Ein Arzttermin am anderen Ende der Stadt steht an, doch es herrscht das übliche Verkehrschaos, und die Bahn fährt nur alle halbe Stunde. Könnte ich nur fliegen, denkt sich manch einer in so einem Moment. Was, wenn das bald wahr würde? Wenn man einfach in ein kleines Fluggerät steigen könnte, das einen über Staus und Hektik hinwegträgt?

Was bisher vor allem ein sehnsüchtiger Gedanke war, könnte schon bald Realität werden. Denn die Ideen für elektrisch angetriebene Kleinflugzeuge nehmen immer konkretere Formen an. Die Rede ist von autonomen Passagierdrohnen. Oder Flugtaxis, wie sie Digitalministerin Dorothee Bär einmal nannte – und von der Öffentlichkeit belächelt wurde.

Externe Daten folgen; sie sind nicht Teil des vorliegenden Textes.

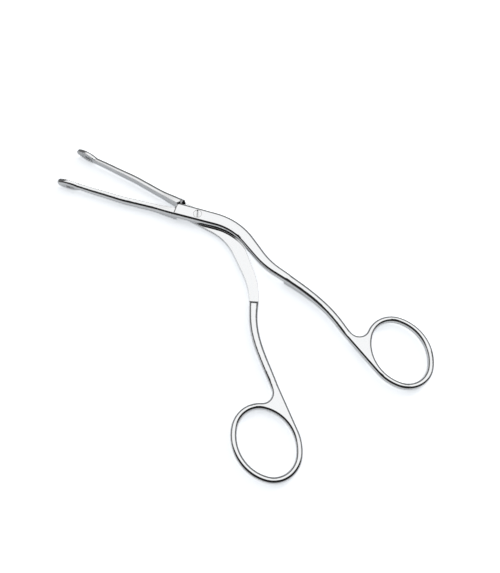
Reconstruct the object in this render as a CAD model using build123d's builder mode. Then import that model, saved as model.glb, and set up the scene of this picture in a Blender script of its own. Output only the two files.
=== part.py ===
from build123d import *
from dataclasses import dataclass
from math import atan2, ceil, copysign, cos, degrees, radians, sin, sqrt
import os

# Magill forceps: two forged steel halves that cross in a lap joint and turn on a slotted screw.
# Each half is one forging: toothed jaw pad, jaw arm, half-thickness lap, bent shank, finger ring.
# Lengths are in millimetres and angles in degrees.
# The origin is on the pivot axis at the height of the table. The jaws point along -X, +Z is up,
# and both handles bend towards -Y. The jaws are modelled a little open.

# Whole instrument
jaw_reach = 95.2                # pivot axis to jaw tip
rest_opening = 14.0             # angle between the jaws as modelled
jaw_clearance = 0.1             # between the tooth tips with the jaws shut

# Lap joint
lap_thickness = 3.9             # each half where the two cross
lap_clearance = 0.1             # between the two sliding faces
joint_width = 9.6               # at the jaw step
joint_round = 1.9               # along the edges of the joint and the bend
step_tip = 15.7                 # pivot axis to the jaw step, on the jaw line
step_side = 12.5                # pivot axis to the jaw step, at the side of the joint
step_clearance = 0.15           # between that step and the end of the other half's lap

# Pivot screw
screw_head_diameter = 5.2
screw_head_height = 1.5
screw_shank_diameter = 4.0
screw_thread_diameter = 3.3
screw_slot_width = 0.8
screw_slot_depth = 0.7
screw_slot_angle = 113.7
screw_recess = 0.06             # both ends lie just below the faces around them
running_clearance = 0.04        # radial, in the half that turns on the screw
thread_clearance = 0.02         # radial, in the half that holds the screw

# Jaw arm: a D section, flat towards the other jaw
arm_root_width = 4.6
arm_root_height = 7.5
arm_shoulder = 29.0             # pivot axis to where the root has thinned down to the arm
arm_shoulder_width = 3.5
arm_shoulder_height = 6.0
arm_middle_width = 3.4
arm_middle_height = 5.6
arm_tip_width = 2.9
arm_tip_height = 4.7
arm_bow = 1.0                   # how far the arm's middle stands off the closing line
arm_round = 1.9

# Jaw pad: an oval plate with cross teeth and a slot through it
pad_length = 16.4
pad_thickness = 3.0
pad_end_radius = 2.6
pad_round = 1.5
tooth_count = 11
tooth_pitch = 1.35
tooth_width = 1.2
tooth_depth = 0.45
pad_slot_length = 5.6
pad_slot_height = 1.8
pad_slot_from_tip = 9.4         # jaw tip to the slot's centre

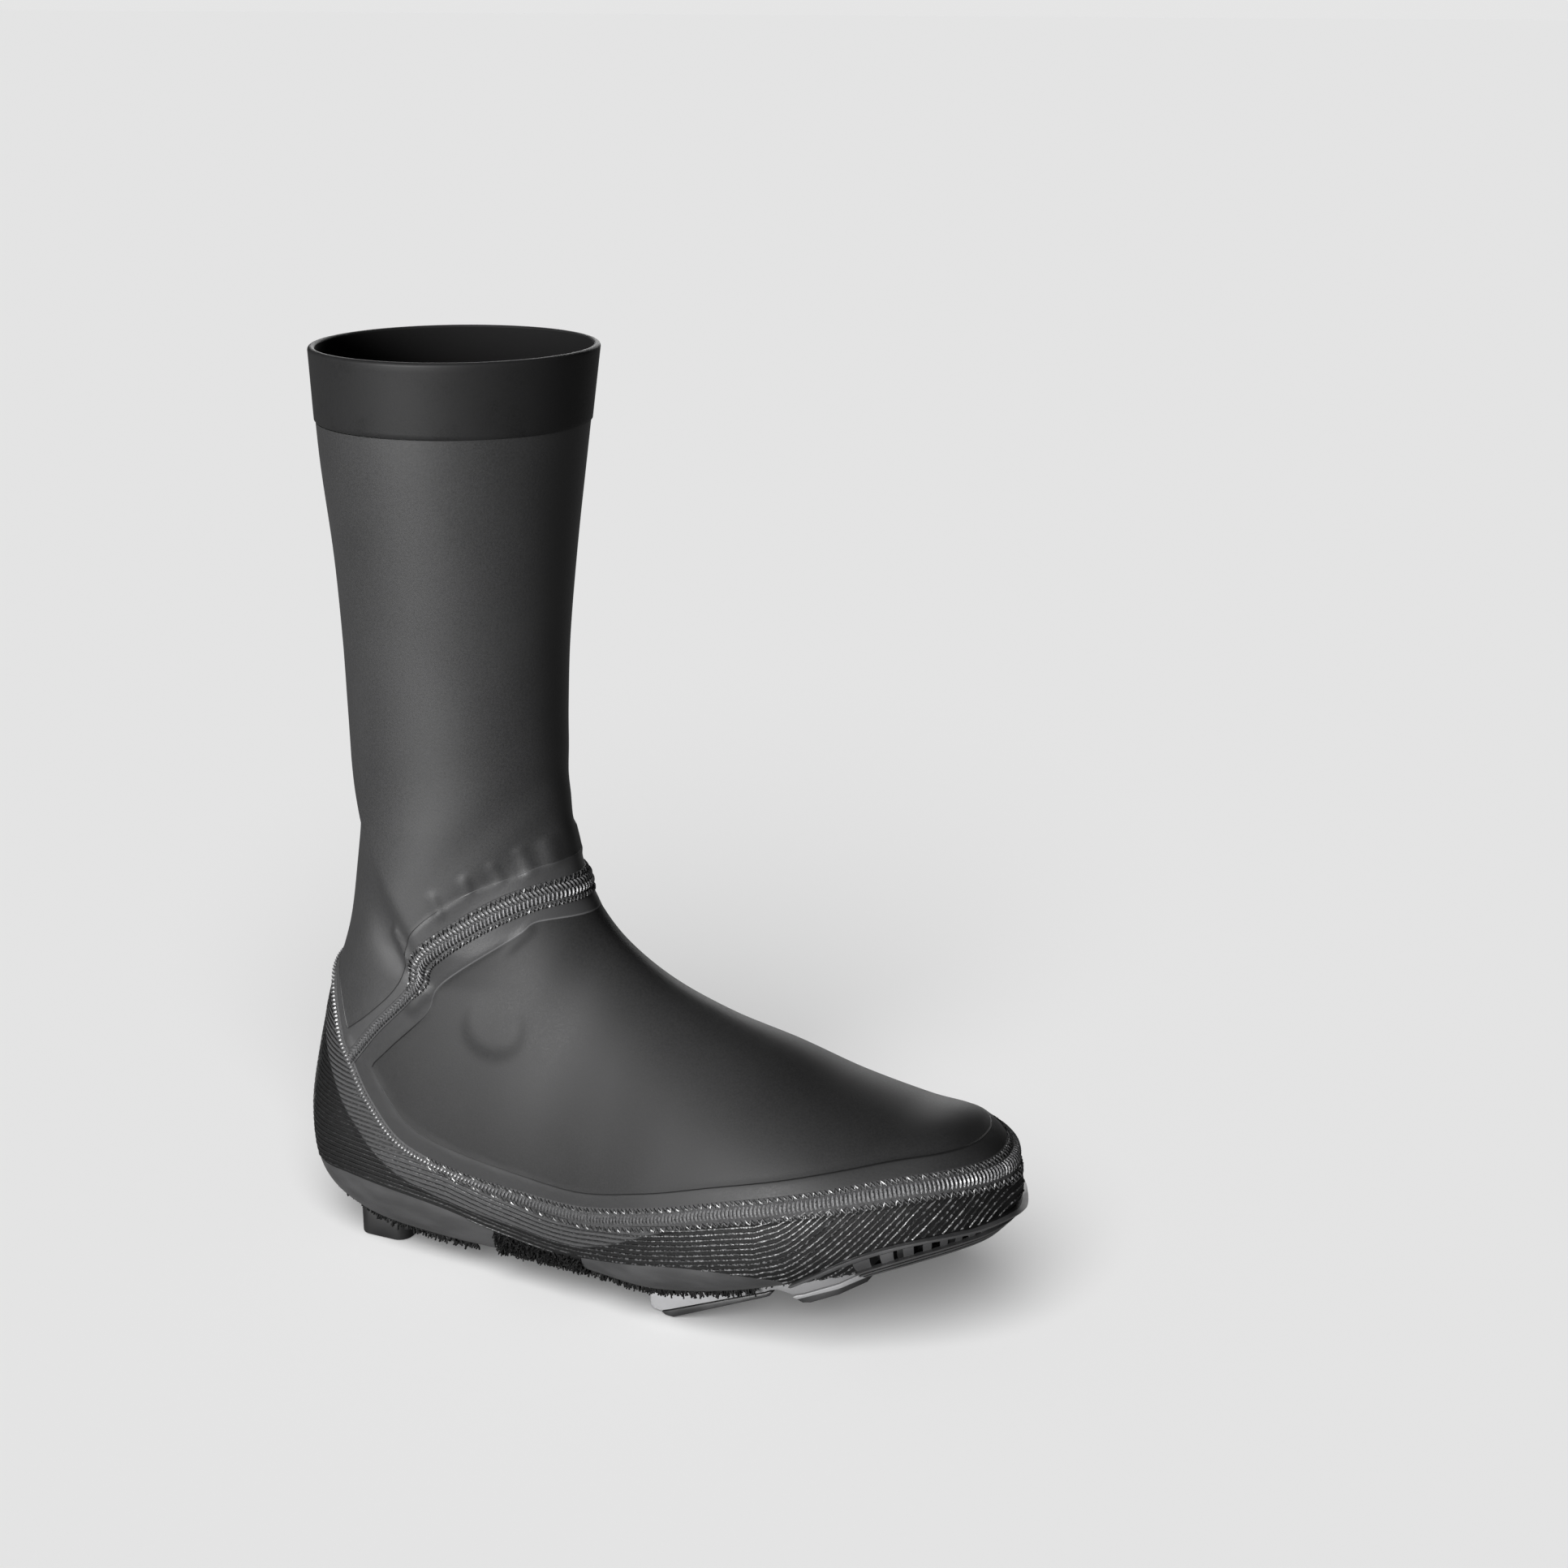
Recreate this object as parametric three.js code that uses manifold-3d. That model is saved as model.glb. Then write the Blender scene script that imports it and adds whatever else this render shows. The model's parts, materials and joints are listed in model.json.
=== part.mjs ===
// Cycling overshoe for the right foot: a stretch cloth boot drawn over a road shoe, with the shoe's
// sole parts that carry it and show through its openings.
// Millimetres. The tables below are written in the heel frame: +X to the toe, +Y to the inner side of the
// foot, +Z up, x = 0 near the back of the heel seat, z = 0 on the ground. HEEL_TO_ORIGIN moves the whole
// thing so that the origin is the bottom centre of its box.

import * as THREE from "three";
import { mergeVertices } from "three/addons/utils/BufferGeometryUtils.js";
import Module from "manifold-3d";

const wasm = await Module();
wasm.setup();

// Driving dimensions
const HEEL_TO_ORIGIN = { x: -136.1, y: 0, z: 0 };
const RIM_Z = 338; // top edge of the leg
const CUFF_HEIGHT = 26; // hem band at the top of the leg
const CUFF_PROUD = 0.5; // how far the doubled hem stands out from the leg
const WALL = 2.0; // thickness of the cloth panels
const GAP = 0.3; // air between neighbouring pieces
const SEAM_WIDTH = 9; // cover-stitched ridge over a seam
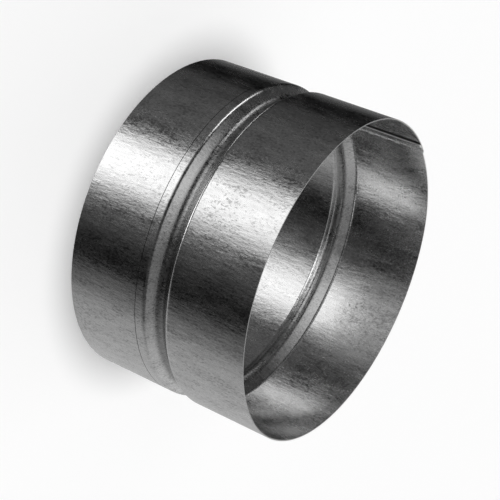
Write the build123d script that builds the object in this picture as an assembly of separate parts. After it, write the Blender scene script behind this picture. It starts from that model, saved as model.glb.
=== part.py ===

Drohnen übernehmen bereits vielfältige Aufgaben: Sie filmen Gebiete von oben, kontrollieren Stromleitungen und retten Unfallopfer. Zum regelmäßigen Shuttle in Großstädten aber hat es bislang nicht gereicht. Mehrere Pilotprojekte sind nun in Arbeit. So planen Dubai, Singapur, Los Angeles und Dallas schon ab 2020 die ersten Testläufe. Deutsche Städte wollen nachziehen. Etwa 75 Unternehmen weltweit brüten zurzeit an der Entwicklung von Passagierdrohnen. Das geht aus einer aktuellen Studie der deutschen Unternehmensberatung Roland Berger hervor.

Passagierdrohnen vor 2030

Schon in fünf bis zehn Jahren soll es Shuttle-Drohnen in städtischen Ballungsgebieten geben. Bessere Batterietechnologie und autonome Systeme machen es möglich, davon ist Manfred Hader, Partner bei Roland Berger, überzeugt. Die Unternehmensberatung rechnet bis 2025 mit rund 3000 elektrischen Fluggeräten weltweit, Tendenz steigend.

Die Flugroboter sollen den Auto- und Schienenverkehr entlasten. Die immer schneller wachsenden Metropolen leiden unter Staus, die Schienennetze für U- und S-Bahnen sind in die Jahr gekommen. Die Drohnen könnten Flughäfen mit Bahnhöfen verbinden oder andere zentrale Orte einer Stadt anfliegen, später womöglich auch Bewohner aus dem Umland ins Zentrum bringen.

Drohnen kosten deutlich weniger als Hubschrauber und sind schneller gebaut als ein neues S-Bahn-System. Google und Airbus, aber auch verschiedene Start-ups versuchen sich derzeit an Modellen für die kleinen E-Flugzeuge. Darunter auch zwei deutsche Gründer: Volocopter und Lilium, die Drohnen für Kurz- und Langstrecken entwickeln. Die Branche könnte 2035 bereits Umsätze in zweistelliger Milliardenhöhe machen, heißt es in einer aktuellen Studie von Porsche Consulting.

Allerdings sind noch viele Fragen zu Passagierdrohnen ungeklärt. Wo zum Beispiel sollen sie landen? Schon Autofahrer treibt die Parkplatzsuche in Großstädten zur Verzweiflung. Ein Platzproblem könnte sich auch in der Luft ergeben. Der Himmel über einer Stadt ist eben nicht grenzenlos.

5G-Netz fehlt

Und so fortgeschritten die Technik auch ist: Die nötige digitale Infrastruktur für Passagierdrohnen existiert noch nicht. Dafür braucht es ein stabiles 5G-Netz, über das Kontrollbehörden kommunizieren und die autonomen Systeme schnell reagieren können. Auch eine Zulassung für die fliegenden Elektroshuttles steht noch aus.

Von diesen Unsicherheiten lässt sich die „Urban Air Mobility-Community“ nicht aus dem Tritt bringen. In der von der EU unterstützten Initiative haben sich 15 europäische Kommunen zusammengetan, um Passagierdrohnen den Start zu erleichtern. Dafür beratschlagen sich die Städte unter anderem mit Landesregierung und Wirtschaftsvertretern. Eine bessere Zusammenarbeit könnte eine europäische „Revolution“ in der Mobilität lostreten, sagt Tobias Schönberg von Roland Berger.

Ein letzter Protest könnte am Ende von der Bevölkerung selbst kommen – nicht jeder möchte einen regelmäßigen Flugverkehr direkt über seinem Kopf. Doch spätestens, wenn dann der Arztbesuch ansteht, kommt man vielleicht ins Grübeln.